Joksan Flores • 11:42
And this is a question that comes often, comes up often for my customers. Like, how about I have agents that have duplicate roles and duplicate responsibilities? Can I go ahead and templatize that? I’m going to go ahead and actually put this in separate views. We can focus on Flow AI now that we’re done triggering things. And we’re just going to wait for this guy to finish. Okay, so now our 2nd agent execution has finished.
Joksan Flores • 12:08
We have, here we go. So we have the agent actually tried a few things. And because we’re doing a fairly dynamic thing here, it ran a couple commands that weren’t valid. So it’s pretty interesting. We could actually govern this via prompt so we can tell it what commands to run. But in this case, I kind of just let it rip. So those are good things, right?
Joksan Flores • 12:29
Lessons learned because it executed a couple invalid tools. And that’s, you know, this is waste of… you know execution time and tokens and so forth but it actually pulled up of a couple commands here and what we wanted to do so we were very focused on an interface he’ll check it did show interfaces show interface summary it found 62 interfaces not unheard of right on a big chassis in this case we just have a bunch of virtual interfaces we have 45 active interfaces and so forth and then we got some data and more importantly we got a report so i can go and expand my my my email report and i’m going to compare it side by side with the other one so we have let’s see Let’s line these up. We have device health check report, same device. This was a platform health. This was an interface health.
Joksan Flores • 13:17
Same agent, same trigger, same entry point, totally different use cases. And you look at totally different reports. The formatting and everything is very similar because I’ve instructed the agent to use the same format on that kind of report project. So I have the ability to actually templatize this. I could brand them if I wanted to. I could put logos.

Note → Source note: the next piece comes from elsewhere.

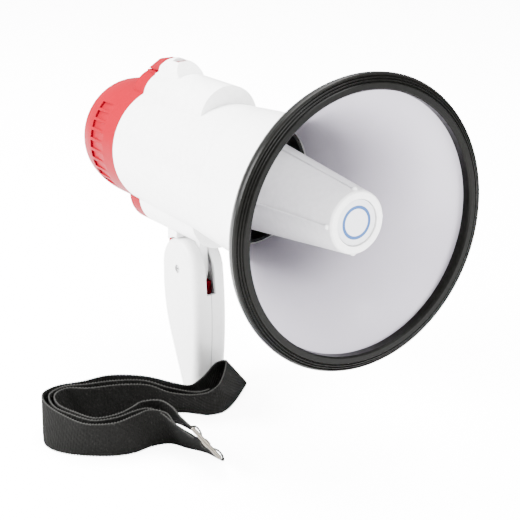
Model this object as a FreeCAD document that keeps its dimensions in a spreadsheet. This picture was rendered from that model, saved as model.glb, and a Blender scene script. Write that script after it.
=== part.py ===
import FreeCAD, Part
import Sketcher
import math
import os
from types import SimpleNamespace

# A compact handheld megaphone on a folding grip, with its carrying strap lying beside it.
# Frame: +X is the way the horn points, +Y the speaker's left, +Z up. The origin is the middle of
# the grip's heel, which stands on the floor. Lengths are in millimetres, angles in degrees.

SIZES = [
    # alias, value, meaning
    ("axis_height", 147.0, "horn axis above the heel"),
    ("mouth_front", 162.0, "front plane of the rubber rim"),
    ("rim_depth", 8.5, "rubber rim, front to back"),
    ("rim_outer", 80.0, "rubber rim, outer radius"),
    ("rim_inner", 71.0, "rubber rim, inner radius"),
    ("wall", 2.2, "wall of the moulded shells"),
    ("fit_gap", 0.1, "gap between fixed plastic parts"),
    ("move_gap", 0.35, "gap beside parts that move"),
    ("pin_gap", 0.05, "radial clearance of pins and shafts"),
    ("cover_joint", -40.0, "plane between barrel and rear cover"),
    ("barrel_rear", 37.0, "barrel radius at the rear cover"),
    ("barrel_front", 39.4, "barrel radius at the front of the bulges"),
    ("bell_joint", 66.0, "plane between barrel and bell"),
    ("bell_start", 42.2, "outer radius at the bell joint"),
    ("flare_start", 84.0, "where the bell starts to flare"),
    ("lip_plane", 154.0, "where the flare ends"),
    ("lip_radius", 77.4, "outer radius of the bell's lip"),
    ("flare_bend", 96.0, "radius of the flare's curve"),
    ("bulge_radius", 19.3, "outer radius of a battery bulge"),
    ("upper_joint_radius", 15.0, "upper bulge's outer radius at the rear cover"),
    ("swell_end", -4.0, "where the upper bulge reaches its full radius"),
    ("bulge_offset", 30.8, "bulge centre from the horn axis"),
    ("upper_bulge_front", 32.4, "front face of the upper bulge"),
    ("lower_bulge_front", 22.0, "front face of the lower bulge"),
    ("tongue_length", 12.0, "rear cover's tongue over a bulge"),
    ("cover_end", -91.0, "flat rear face of the rear cover"),
    ("cover_face", 24.0, "radius of the flat rear face"),
    ("slot_pitch", 10.0, "angle between grip slots"),
    ("slot_count", 9.0, "grip slots on each side"),
    ("slot_width", 4.6, "grip slot, across"),
    ("slot_length", 19.0, "grip slot, along the cover"),
    ("slot_depth", 1.7, "grip slot, deepest point"),
    ("hump_half", 8.6, "half width of the latch housing"),
    ("hump_rise", 57.0, "top of the latch housing above the horn axis"),
    ("lever_half", 3.9, "half width of the latch lever"),
    ("latch_pin_x", -24.0, "latch pin, along the horn"),
    ("latch_pin_rise", 51.4, "latch pin above the horn axis"),
    ("latch_pin_radius", 1.0, "latch pin radius"),
    ("cone_front", 155.0, "front ring of the reflector cone"),
    ("cone_tip", 17.2, "cone radius at the front ring"),
    ("cone_rear", 56.0, "open rear end of the cone"),
    ("cone_base", 27.5, "cone radius at its rear end"),
    ("badge_radius", 12.6, "badge disc"),
    ("tube_radius", 10.5, "throat tube, outside"),
    ("tube_front", 130.0, "open front end of the throat tube"),
    ("plate_front", 46.0, "front face of the throat plate"),
    ("plate_thick", 4.0, "throat plate thickness"),
    ("plate_skirt", 57.4, "front edge of the throat plate's skirt"),
    ("fold_x", -9.3, "fold pivot, along the horn"),
    ("fold_height", 76.8, "fold pivot above the heel"),
    ("fold_radius", 19.5, "rounded top of the grip about the pivot"),
    ("tongue_radius", 12.5, "neck tongue about the pivot"),
    ("tongue_thick", 5.6, "neck tongue thickness"),
    ("fork_gap", 6.4, "slot between the grip's cheeks"),
    ("screw_radius", 1.5, "pivot screw shank"),
    ("grip_width", 23.0, "grip, side to side"),
    ("heel_half", 7.5, "half depth of the heel"),
    ("rear_lean", 24.0, "lean of the grip's lower back"),
    ("lean_height", 30.0, "height where the grip's back starts to straighten"),
    ("front_turn", 7.0, "angle above the pivot where the grip's front begins"),
    ("front_bend", 258.0, "radius of the grip's bowed front"),
    ("grip_round", 4.5, "rounding of the grip's edges"),
    ("trigger_half", 6.0, "half width of the talk trigger"),
    ("trigger_rear", -27.6, "rear face of the talk trigger"),
    ("trigger_top", 96.2, "top of the talk trigger"),
    ("trigger_pin_x", -20.6, "trigger pin, along the horn"),
    ("trigger_pin_z", 51.0, "trigger pin above the heel"),
    ("cell_radius", 7.2, "AA cell radius"),
    ("cell_length", 49.2, "AA cell body length"),
    ("cell_offset", 24.0, "cells above and below the horn axis"),
    ("cell_rear", -48.6, "rear end of the cells"),
    ("knob_radius", 5.8, "volume knob radius"),
    ("control_offset", 15.5, "controls from the rear face's centre"),
    ("button_radius", 3.4, "record and siren buttons"),
    ("strap_width", 25.0, "strap webbing width"),
    ("strap_bundle", 4.6, "thickness of the folded strap bundle"),
    ("slider_wire", 2.4, "strap slider wire diameter"),
    ("slider_length", 28.4, "strap slider, across the webbing between its end bars' middles"),
    ("slider_depth", 20.8, "strap slider, along the webbing between its outer bars' middles"),
    ("slider_turn", -31.8, "way of the slider's bars, seen from above"),
    ("slider_slope", 25.5, "rise of the slider's bars from level"),
    ("slider_roll", 42.2, "roll of the slider about its bars"),
]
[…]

I could put whatever.
Joksan Flores • 13:37
I could make it more concise. But you kind of get the idea of now how you have multiple use cases off of this one single agent by just using a couple features from the attention platform, right? You know, the power of workflow, being able to trigger agents, being able to make some decisions beforehand, and doing a lot more stuff there. So you can start thinking about this pattern now. I can actually do a lot with it, right? I could execute a bunch of deterministic activities and then trigger an agent to go ahead and validate and summarize. If I wanted to do a health check on a device after I did some provisioning, I could do the provisioning entirely in a deterministic way and then trigger an agent after the fact.
Joksan Flores • 14:19
So this kind of opens up a lot of possibilities. Very, very, very useful in my opinion. Kind of an advanced use case, right? But I think it extremely useful, especially when you start looking at mixing and matching deterministic technology with reasoning and the power of flow AI agents. I think that covers everything that I wanted to cover today. And thanks for tuning in.